++++ DATA BLOCK ++++
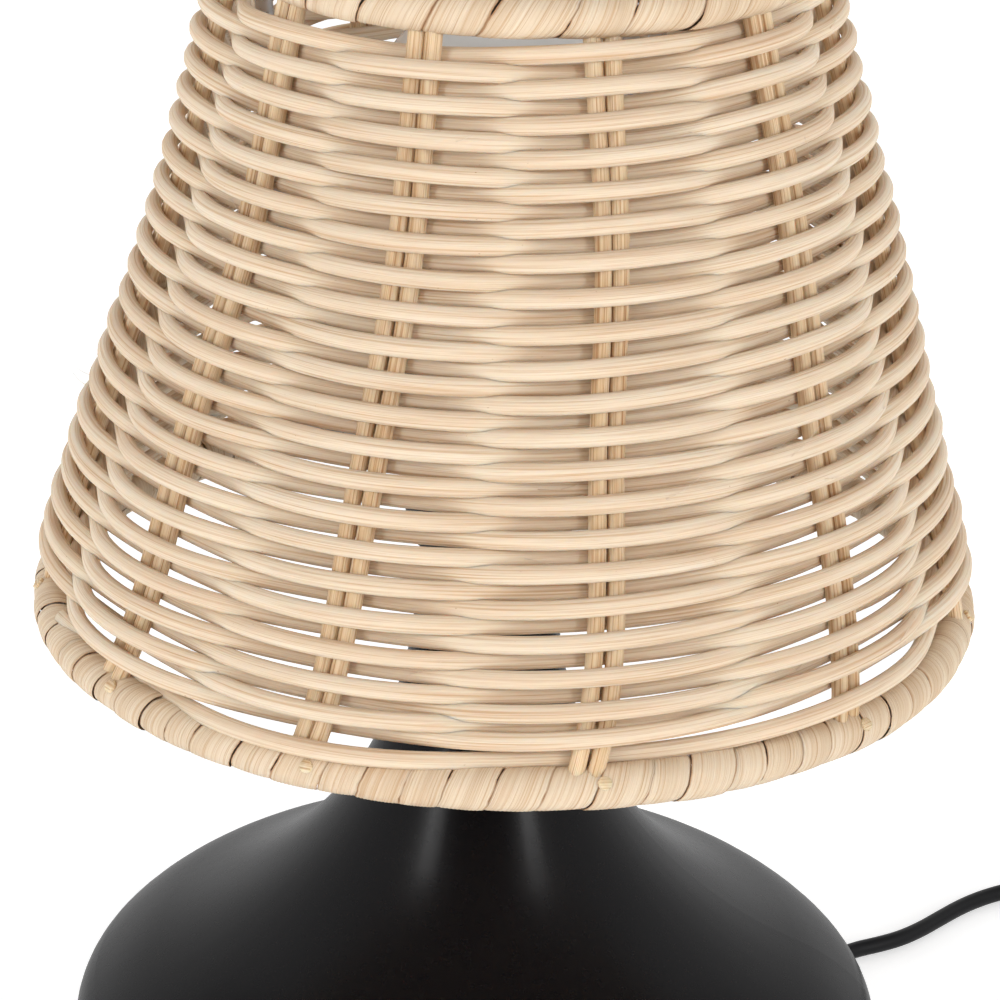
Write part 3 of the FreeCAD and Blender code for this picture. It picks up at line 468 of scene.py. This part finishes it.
FIRST_ROW, LAST_ROW = -1, 41
ROW_LOW = 159.95
ROW_PITCH = 3.455
ROW_TILT = 1.4
ROW_FOLLOW = 0.42
BOTTOM_LIFT = 1.6
TOP_SQUEEZE = 0.7
WEAVE_SWING = 3.65
WEAVE_FLAT = 0.75
WEAVE_RISE = 0.28
CANE_TALL, CANE_DEEP = 2.04, 1.82
ROW_STEPS = 176
WEAVER_COUNT = 8
SPLICE_OVERLAP = 0.006
SPLICE_TUCK, SPLICE_TUCK_TURNS = 3.4, 0.03
FIRST_TURN = math.radians(200)


def wall_bulge(z):
    """How far the weave stands out from a straight cone: fuller low down, drawn in near the top."""
    return 0.5 - np.tanh((z - WALL_BEND_HEIGHT) / WALL_BEND)


def wall_centre(z):
    """The x of the weave's middle at a height: it leans a little to one side above its middle."""
    return CAGE_SHIFT + WALL_LEAN * np.exp(-(((z - WALL_LEAN_HEIGHT) / WALL_LEAN_SPAN) ** 2))


def wall_radius(z):
    return CAGE_WIDE - SLOPE * (z - CAGE_LOW) + wall_bulge(z)


def wander(count, low, high):
    """A smooth random curve of one number, between about -1 and 1."""
    rates = RANDOM.uniform(low, high, count)
    starts = RANDOM.uniform(0, TAU, count)
    return lambda along: np.sin(np.multiply.outer(along, rates) + starts).sum(axis=-1) / math.sqrt(count)


def on_wall(angle, z, off=0.0):
    """A point at an angle and height, moved off the shade's wall by a distance straight outward."""
    reach = wall_radius(z) + off * math.cos(LEAN)
    height = z + off * math.sin(LEAN) + 0 * angle
    return np.stack([wall_centre(z) + reach * np.cos(angle), reach * np.sin(angle), height], axis=-1)


def wall_out(angle):
    """The direction straight out of the shade's wall."""
    flat, rise = math.cos(LEAN), math.sin(LEAN)
    return np.stack([flat * np.cos(angle), flat * np.sin(angle), np.full_like(angle, rise)], axis=-1)


ROW_DRIFT = [(2, 0.35, 0.3), (3, -0.28, 0.26), (5, 0.4, 0.22), (7, -0.5, 0.16)]
drift_starts = RANDOM.uniform(0, TAU, len(ROW_DRIFT))
row_jitter = wander(5, 2.0, 9.0)
swing_jitter = wander(4, 1.0, 5.0)
thickness = wander(5, 0.8, 6.0)


def pair_turn(angle, z):
    """How far a stake pair is turned round the shade from its even place, worked out in degrees: a slight
    twist, a lean that grows towards the bottom, a bow at mid height, and uneven spacing."""
    twice = 2 * (angle - PAIR_START)
    uneven = 1.9 * (1 - np.cos(twice)) + 1.1 * np.sin(twice)
    twist = 0.01 * (z - 215)
    lean = BOTTOM_LEAN * np.exp((BOTTOM_LEAN_HEIGHT - z) / BOTTOM_LEAN_SPAN)
    bow = BOW * np.exp(-(((z - BOW_HEIGHT) / BOW_SPAN) ** 2))
    return np.radians(twist - lean - bow + uneven)


def weave_line(turns):
    """The weavers' one spiral, at numbers of turns round the shade: its points, outs and thickness. It passes
    outside a stake pair and inside the next, and each row drifts and varies a little."""
    angle = FIRST_TURN + TAU * turns
    z = ROW_LOW + ROW_PITCH * turns + ROW_TILT * np.cos(angle)
    z = (
        z
        + BOTTOM_LIFT * np.exp(-((turns - 0.5) ** 2))
        - TOP_SQUEEZE * (turns / 40) ** 6
        + ROW_FOLLOW * wall_bulge(z)
    )
    phase = PAIRS / 2 * (angle - PAIR_START - pair_turn(angle, z))
    swing = -np.tanh(WEAVE_FLAT * np.cos(phase)) / math.tanh(WEAVE_FLAT)
    lift = sum(
        size * np.sin(rate * angle + slip * turns + start)
        for (rate, slip, size), start in zip(ROW_DRIFT, drift_starts)
    )
    z = z + WEAVE_RISE * swing + 0.3 * lift + 0.2 * row_jitter(angle)
    off = WEAVE_SWING * swing + 0.25 * swing_jitter(angle)
    return on_wall(angle, z, off), wall_out(angle), 1 + 0.035 * thickness(angle)


def add_weavers():
    """The round canes woven in one spiral among the stake pairs, in lengths spliced behind a pair."""
    share = (LAST_ROW - FIRST_ROW) / WEAVER_COUNT
    to_pair = (PAIR_START - FIRST_TURN) / TAU
    splices = [FIRST_ROW + number * share for number in range(1, WEAVER_COUNT)]
    splices = [to_pair + round((turns - to_pair) * PAIRS / 2) * 2 / PAIRS for turns in splices]
    starts = [FIRST_ROW] + [turns - SPLICE_OVERLAP for turns in splices]
    ends = [turns + SPLICE_OVERLAP for turns in splices] + [LAST_ROW]
    for number, (first, last) in enumerate(zip(starts, ends)):
        turns = np.linspace(first, last, int((last - first) * ROW_STEPS))
        line, out, thick = weave_line(turns)
        if number:
            tucked = np.clip(1 - (turns - first) / SPLICE_TUCK_TURNS, 0, 1)
            line = line - out * (SPLICE_TUCK * tucked)[:, None]
        piece = gather(f"weaver_{number + 1}", [sweep(line, out, CANE_TALL * thick, CANE_DEEP * thick)])
        dress(piece, "rattan")
        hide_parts("woven_wall")


def add_stakes():
    """The upright canes, in pairs, that the weavers go around."""
    rods = []
    for pair in range(PAIRS):
        angle = PAIR_START + TAU * pair / PAIRS
        for hand in (-0.5, 0.5):
            z = np.linspace(CAGE_LOW + 1, CAGE_HIGH + 1, 60)
            angles = angle + pair_turn(angle, z)
            sideways = np.stack([-np.sin(angles), np.cos(angles), 0 * z], axis=-1)
            sway = wander(3, 0.02, 0.09)
            apart = hand * STAKE_SPACING + 0.2 * sway(z)
            line = on_wall(angles, z, 0.25 * sway(z + 40)) + sideways * apart[:, None]
            thick = 1 + 0.03 * wander(3, 0.05, 0.2)(z)
            rods.append(sweep(line, wall_out(angles), STAKE_RADIUS * thick, STAKE_RADIUS * thick))
    piece = gather("stake_canes", rods)
    dress(piece, "rattan_stake")
    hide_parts("stakes")


def add_wrap(name, node, height, reach, turns, steps, ribs):
    """Split peel wound round a rim wire: ribbed turns side by side, which rise in one helix. A turn has so
    many steps round the rim and ribs across, and here and there a slit shows beside it."""
    across = 3 * ribs + 1
    sizes = RANDOM.uniform(0.8, 1.25, turns)
    edges = np.concatenate([[0], np.cumsum(sizes)]) / sizes.sum() * TAU
    lumps = wander(6, 2, 12)
    points, faces, uvs, start = [], [], [], 0
    for turn in range(turns):
        low, high = edges[turn], edges[turn + 1]
        gap_range = OPEN_GAP if RANDOM.random() < OPEN_CHANCE else CLOSED_GAP
        gap = RANDOM.uniform(*gap_range) / reach
        raise_by = RANDOM.uniform(-0.18, 0.18)
        tilt = RANDOM.uniform(-0.35, 0.35)
        ragged = [wander(4, 2, 11) for _ in range(2)]
        rib_phase = RANDOM.uniform(0, TAU)
        round_angle = np.linspace(-math.pi, math.pi, steps)
        part = np.linspace(0, 1, across)
        major = low + gap + (high - low - 2 * gap) * part[None, :]
        for edge, share in zip(ragged, ((1 - part) ** 12, part**12)):
            major = major + 0.12 / reach * edge(round_angle)[:, None] * share[None, :]
        major = major + ((high - low) * round_angle / TAU)[:, None]
        crown = 0.18 * (1 - (2 * part - 1) ** 4) + tilt * (part - 0.5)
        rib = 0.055 * np.cos(TAU * ribs * part + rib_phase) * (1 + 0.3 * np.sin(5 * part + rib_phase))
        small = RIM_RADIUS - 0.62 + raise_by + 0.18 * lumps(major) + crown[None, :] + rib[None, :]
        radial = reach + small * np.cos(round_angle)[:, None]
        z = height + small * np.sin(round_angle)[:, None]
        turn_points = np.stack([CAGE_SHIFT + radial * np.cos(major), radial * np.sin(major), z], axis=-1)
        points.append(turn_points.reshape(-1, 3))
        length = RIM_RADIUS * TAU * MM
        for i in range(steps - 1):
            for j in range(across - 1):
                corner = start + i * across + j
                faces.append((corner, corner + 1, corner + across + 1, corner + across))
                u0, u1 = (turn + i / (steps - 1)) * length, (turn + (i + 1) / (steps - 1)) * length
                uvs += [(u0, part[j]), (u0, part[j + 1]), (u1, part[j + 1]), (u1, part[j])]
        start += steps * across
    piece = build_mesh(name, np.concatenate(points), faces, uvs)
    dress(piece, "rattan_peel")
    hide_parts(node)


def add_stake_ends():
    """The cut ends of the stakes, which show as pale discs among the turns of the bottom rim."""
    rods = []
    for pair in range(PAIRS):
        angle = PAIR_START + TAU * pair / PAIRS
        angle += float(pair_turn(angle, CAGE_LOW)) + RANDOM.uniform(0.03, 0.06)
        rise = RANDOM.uniform(0.45, 0.75)
        level = np.array([math.cos(angle), math.sin(angle), 0])
        outward = level * math.cos(rise) + np.array([0, 0, math.sin(rise)])
        middle = level * CAGE_WIDE + np.array([CAGE_SHIFT, 0, CAGE_LOW])
        part = np.array([0.0, 0.4, 0.8, 0.94, 1.0])
        line = middle + outward * (RIM_RADIUS * 0.99 * part)[:, None]
        sideways = np.tile((-math.sin(angle), math.cos(angle), 0), (len(line), 1))
        size = STAKE_RADIUS * np.array([0.8, 0.8, 0.8, 0.8, 0.72])
        rods.append(sweep(line, sideways, size, size))
    piece = gather("stake_ends", rods)
    dress(piece, "rattan_stake")


def add_fibres():
    """Fine loose fibres that stand off the canes."""
    rods = []
    for _ in range(70):
        turns = RANDOM.uniform(0.5, LAST_ROW - 1)
        reach = RANDOM.uniform(0.006, 0.02)
        line, out, _ = weave_line(turns + reach * np.linspace(0, 1, 9))
        away = np.linspace(0, 1, 9)[:, None]
        line = line + out * (CANE_DEEP + 0.05 + RANDOM.uniform(0.3, 2.2) * away**1.5)
        line[:, 2:] += RANDOM.uniform(-7, 7) * away**1.3
        size = 0.085 * (1 - 0.75 * away[:, 0])
        rods.append(sweep(line, out, size, size, 5))
    piece = gather("loose_fibres", rods)
    dress(piece, "rattan")


add_weavers()
add_stakes()
add_stake_ends()
add_fibres()
add_wrap("bottom_rim_peel", "bottom_rim_wrap", CAGE_LOW, CAGE_WIDE, 73, 26, 12)
add_wrap("top_rim_peel", "top_rim_wrap", CAGE_HIGH, CAGE_NARROW, 30, 26, 14)

# ---------------------------------------------------------------- floor and light

SOFT_BOX = (1.2, 0.8)

def add_floor():
    """A white floor, just under the pad, that is dimmer in reflections."""
    mesh = bpy.data.meshes.new("floor")
    corners = [(-6, -6, 0), (6, -6, 0), (6, 6, 0), (-6, 6, 0)]
    mesh.from_pydata(corners, [], [(0, 1, 2, 3)])
    floor = bpy.data.objects.new("floor", mesh)
    floor.location.z = -0.0002
    material, tree, shader = new_material(
        "floor", Base_Color=(0.85, 0.85, 0.85, 1), Roughness=0.8,
        Emission_Color=(1, 1, 1, 1), Emission_Strength=0.5,
    )
    dim = add_node(tree, "Emission", Color=(1, 1, 1, 1), Strength=0.6)
    mirrored = add_node(tree, "LightPath").outputs["Is Glossy Ray"]
    mixed = add_node(tree, "MixShader", Fac=mirrored)
    tree.links.new(shader.outputs[0], mixed.inputs[1])
    tree.links.new(dim.outputs[0], mixed.inputs[2])
    tree.links.new(mixed.outputs[0], tree.nodes["Material Output"].inputs["Surface"])
    mesh.materials.append(material)
    scene.collection.objects.link(floor)


def add_light(name, place, size, power, mirrored=False):
    """A soft box of a width and height, facing the lamp; only a mirrored one shows in reflections."""
    light = bpy.data.lights.new(name, "AREA")
    light.shape = "RECTANGLE"
    light.size, light.size_y = size
    light.energy = power
    box = bpy.data.objects.new(name, light)
    box.location = place
    target = Vector((0, 0, 0.18 if mirrored else 0.2))
    box.rotation_euler = (target - Vector(place)).to_track_quat("-Z", "Y").to_euler()
    box.visible_glossy = mirrored
    scene.collection.objects.link(box)


def add_world():
    """A white studio: white behind the object, an even soft light, and in reflections pale walls at the
    sides and behind, with a dark front and ceiling."""
    world = bpy.data.worlds.new("studio")
    world.use_nodes = True
    tree = world.node_tree
    tree.nodes.clear()
    path = add_node(tree, "LightPath")
    direction = add_node(tree, "TexCoord").outputs["Generated"]
    split = add_node(tree, "SeparateXYZ", Vector=direction)
    sideways = add_node(tree, "Math", {"operation": "ABSOLUTE"}, Value=split.outputs["X"]).outputs[0]
    pale = add_node(tree, "Math", {"operation": "MAXIMUM"})
    tree.links.new(sideways, pale.inputs[0])
    tree.links.new(split.outputs["Y"], pale.inputs[1])
    surroundings = ramp(tree, pale.outputs[0], [(0.46, 0.03), (0.62, 0.9), (1.0, 1.0)])
    shader = add_node(tree, "Background", Color=(1, 1, 1, 1), Strength=0.34).outputs[0]
    for ray, colour, strength in (
        ("Is Glossy Ray", surroundings, 0.85),
        ("Is Camera Ray", (1, 1, 1, 1), 1.0),
    ):
        other = add_node(tree, "Background", Color=colour, Strength=strength)
        mixed = add_node(tree, "MixShader", Fac=path.outputs[ray])
        tree.links.new(shader, mixed.inputs[1])
        tree.links.new(other.outputs[0], mixed.inputs[2])
        shader = mixed.outputs[0]
    output = add_node(tree, "OutputWorld")
    tree.links.new(shader, output.inputs["Surface"])
    scene.world = world


add_floor()
add_world()
for side, hand in (("left", -1), ("right", 1)):
    add_light(f"key_{side}", (0.95 * hand, -1.0, 0.7), (0.26, 0.7), 5.8, mirrored=True)
    add_light(f"side_{side}", (1.5 * hand, -0.8, 0.75), SOFT_BOX, 4.6)
    add_light(f"back_{side}", (1.1 * hand, 1.4, 0.9), SOFT_BOX, 6)
add_light("front", (0, -1.7, 0.95), SOFT_BOX, 3)
add_light("top", (0, -0.2, 1.4), (1.2, 1.2), 0.6)
scene.view_settings.view_transform = "Standard"

bpy.context.view_layer.update()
++++
◆ YOUR INSTRUCTIONS
All lines from the beginning of the material above through the one with "return lambda along: np.sin(np.multiply.outer(along, rates)" need to be returned exactly; please return those and only those.

◆ REPLY TO THE EXERCISE
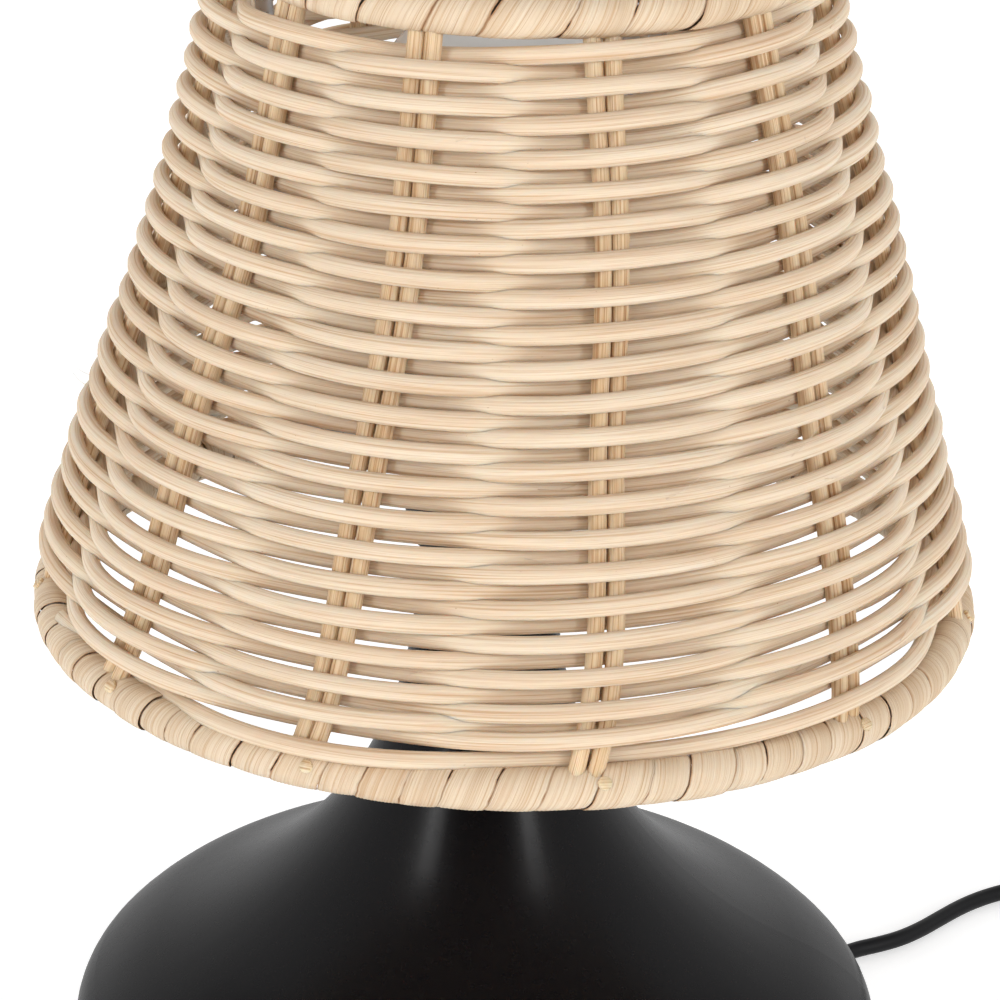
Write part 3 of the FreeCAD and Blender code for this picture. It picks up at line 468 of scene.py. This part finishes it.
FIRST_ROW, LAST_ROW = -1, 41
ROW_LOW = 159.95
ROW_PITCH = 3.455
ROW_TILT = 1.4
ROW_FOLLOW = 0.42
BOTTOM_LIFT = 1.6
TOP_SQUEEZE = 0.7
WEAVE_SWING = 3.65
WEAVE_FLAT = 0.75
WEAVE_RISE = 0.28
CANE_TALL, CANE_DEEP = 2.04, 1.82
ROW_STEPS = 176
WEAVER_COUNT = 8
SPLICE_OVERLAP = 0.006
SPLICE_TUCK, SPLICE_TUCK_TURNS = 3.4, 0.03
FIRST_TURN = math.radians(200)


def wall_bulge(z):
    """How far the weave stands out from a straight cone: fuller low down, drawn in near the top."""
    return 0.5 - np.tanh((z - WALL_BEND_HEIGHT) / WALL_BEND)


def wall_centre(z):
    """The x of the weave's middle at a height: it leans a little to one side above its middle."""
    return CAGE_SHIFT + WALL_LEAN * np.exp(-(((z - WALL_LEAN_HEIGHT) / WALL_LEAN_SPAN) ** 2))


def wall_radius(z):
    return CAGE_WIDE - SLOPE * (z - CAGE_LOW) + wall_bulge(z)


def wander(count, low, high):
    """A smooth random curve of one number, between about -1 and 1."""
    rates = RANDOM.uniform(low, high, count)
    starts = RANDOM.uniform(0, TAU, count)
    return lambda along: np.sin(np.multiply.outer(along, rates) + starts).sum(axis=-1) / math.sqrt(count)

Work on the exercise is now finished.